L’arrivée de ces nouveaux opérateurs marchands de grande taille pose également la question de l’ancrage territorial et du lien avec l’habitant. Il existe une connaissance et une expertise que seules les associations locales possèdent par leur histoire et leur ancrage local. Leur situation leur permet de porter une dynamique de développement local que le prestataire marchand ne peut avoir. Il l’aura d’autant moins que, pour des raisons économiques, il ne pourra se concentrer que sur la seule action pour laquelle il est payé. Le risque enfin du recours à ce type de prestataire coupé du local, est la généralisation d’attitudes de consommateurs de services au détriment d’une participation citoyenne qui fait le cœur du projet associatif.
Favoriser les grosses associations sans inscriptions territoriales aboutit à méconnaître l’originalité et la richesse d’apport des petites associations locales qui ont souvent peu de moyens mais qui répondent par une action de proximité, souvent avec des partenariats locaux, à des besoins repérés dans un territoire qu’elles connaissent bien. La proximité, la connaissance du terrain, la prise en compte des besoins et des ressources locales sont des atouts que seules les associations locales peuvent apporter.
Aller vers le mécénat privé ...

Les associations sont de plus en plus incitées ou contraintes de recourir au mécénat privé pour financer des activités d’intérêt général. Cette piste est importante et peut être empruntée comme dispositif complémentaire ou ponctuel.

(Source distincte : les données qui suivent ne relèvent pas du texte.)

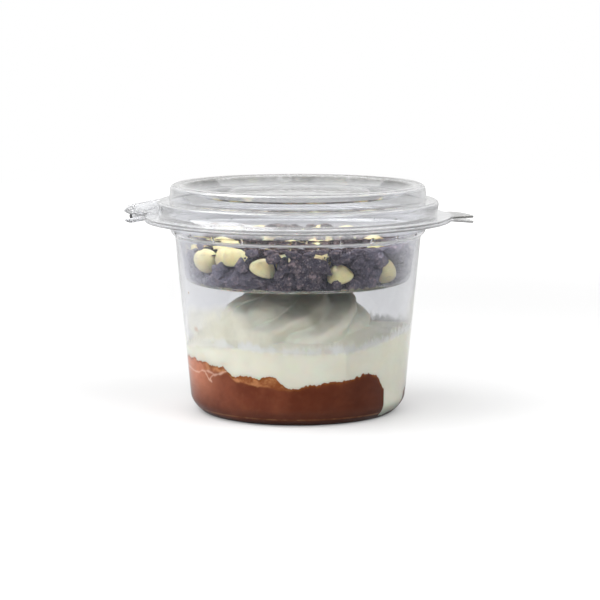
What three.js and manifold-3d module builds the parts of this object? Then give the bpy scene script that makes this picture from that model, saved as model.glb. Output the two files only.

C’est un financement fragile qui ne s’inscrit pas dans le temps et qui ne peut ni ne doit se substituer aux subventions publics.
Nous ne pouvons admettre en effet que l’intérêt général ou que des activités d’utilité sociale, ne dépendent que du bon vouloir et de la générosité de quelques personnalités ou entreprises. Ils doivent au contraire reposer sur la contribution équitable et la solidarité des citoyens que doit organiser l’Etat.

Interpeller et alerter

« La directive européenne des services » donne les grandes orientations et ne reconnaît que la règle du marché concurrentiel. Elle laisse cependant aux Etats le soin de la transcrire en fonction de leurs spécificités et en reconnaissant la légitimité d’en définir les domaines d’application. Jusqu’à ce jour la France n’a retranscrit cette directive que par morceaux, dans le cadre de la Réforme Générale des Politiques Publiques (RGPP) comme celles des hôpitaux par exemple. A chaque fois, cette directive européenne a été transcrite dans un esprit restrictif. La « circulaire Fillon » en est un exemple. Il a fallu beaucoup d’énergies pour que le principe de la subvention soit maintenu et que certains rares secteurs soient sortis du champ concurentiel. Il reste encore beaucoup à faire pour que le secteur dans lequel travaillent des associations comme les nôtres puisse en sortir également. Mais cela demeure possible et nécessaire.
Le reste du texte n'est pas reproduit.